Explanatory research

economic-dictionary

Explanatory research studies specific phenomena that are new or that have not been addressed in depth. The objective of such research is to provide relevant knowledge about them.

Explanatory research, as its name suggests, aims to expand existing knowledge about something we know little or nothing about. In this way, it focuses on the details, allowing us to learn more about a phenomenon. In short, what the researcher does is start from a general idea and go into analyzing specific aspects in depth.

Why Conduct Explanatory Research

The reasons for using this way of doing science are various, and it is important to know them in order to know when to use it.

Let's see the most relevant:

  • In the first place, because, on many occasions, it is the only way to approach a phenomenon. Many situations are new, and although there is previous literature, many causes and consequences have not been studied. A clear example is the new viruses.
  • It is very useful to focus on something specific. Thus, it allows adding, expanding, intuiting or explaining more profusely some previously studied topics. In the example above, the viruses are known, but their mutations are often not.
  • On the other hand, by using qualitative techniques such as the bibliographic review or the case study, it allows a deeper vision of complex issues. Thus, there are issues that can only be approached from this perspective.

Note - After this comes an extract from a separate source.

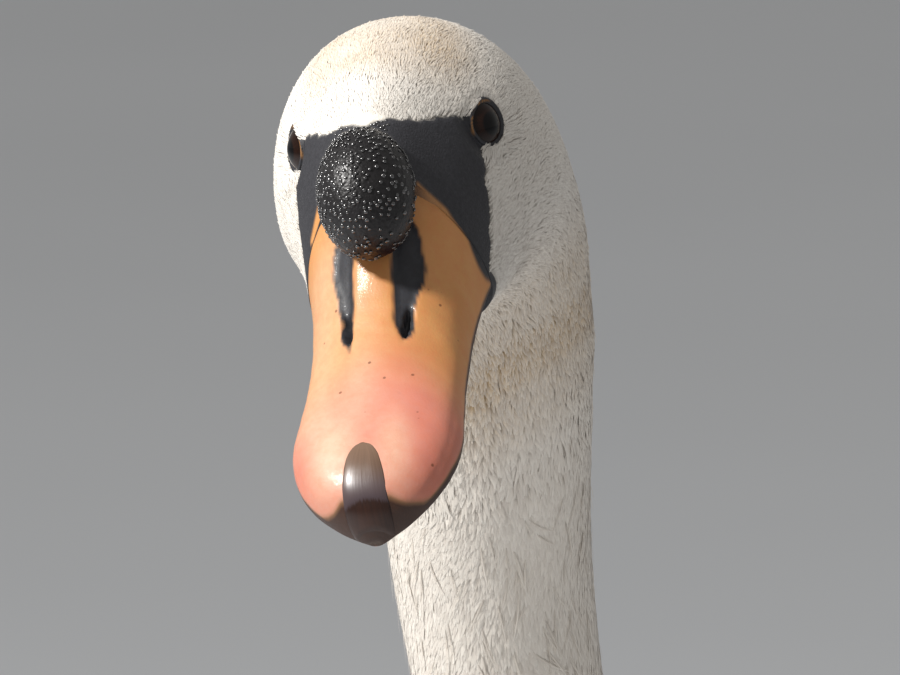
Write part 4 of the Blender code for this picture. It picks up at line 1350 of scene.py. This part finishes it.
def clear_roots(roots, dice):
    """Roots that are clear of bare skin, of the eyes' openings and of the knob. Some are kept along the edge
    of the bare skin, so that it is ragged."""
    place = body.read(*roots)[0]
    tip = body.read(*body.walk(*roots, 0.0, tuft_sizes(roots[0])[0] * 0.9))[0]
    eye = np.minimum(lid_distance(place, 1), lid_distance(place, -1))
    eye_at_tip = np.minimum(lid_distance(tip, 1), lid_distance(tip, -1))
    bare = bareness(place)
    edge = np.interp(bare, [0.3, 0.5, 0.98], [1.0, 0.4, 0.0]) > dice.random(len(bare))
    free = edge & (eye > 0.35) & (eye_at_tip > 0.15) & (knob_distance(place) > -0.5)
    return roots[:, free], bare[free]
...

Explanatory research characteristics

Explanatory research has a series of characteristics that we must know about. These are related to the reasons why it should be used:

  • Its main objective is to carry out an exploratory approach. It does not seek to issue decisive conclusions on a matter, but to know it a little more thoroughly. It is usually the starting point for others such as the applied one, which does use quantitative methods.
  • Although it suffers from a certain subjectivity, it can be reduced. To minimize bias, unbiased, objective and reliable sources are used. In the case of literature reviews, it is best to use several types that reach different conclusions. In this way, what will be looked for are the common points.
  • It uses causal comparative methods, which observe similarities or differences between variables looking for causes. Also the longitudinal ones, which analyze the evolution over time. On the other hand, there would be the cross-sections that compare variables at a given moment.
  • The main drawbacks have to do with its qualitative vision. No inference can be made from the results, which would be exploratory. On the other hand, we can sometimes find a possible causality that is difficult to verify with small samples.

Explanatory research example

Let's imagine that we want to approach the study of rural entrepreneurship. Although it is a subject that has been researched a lot, in many parts of the world, let's imagine one in which it is an incipient phenomenon.

So, let's see what the study phases would be:

The first thing to do is set the goal and review the information about it. In this case, rural entrepreneurship and its effects. Then we conducted a series of interviews –case studies– with rural entrepreneurs. Later, we will carry out a detailed report on the findings obtained. Finally, through this explanatory research, we can conclude whether there are benefits or not.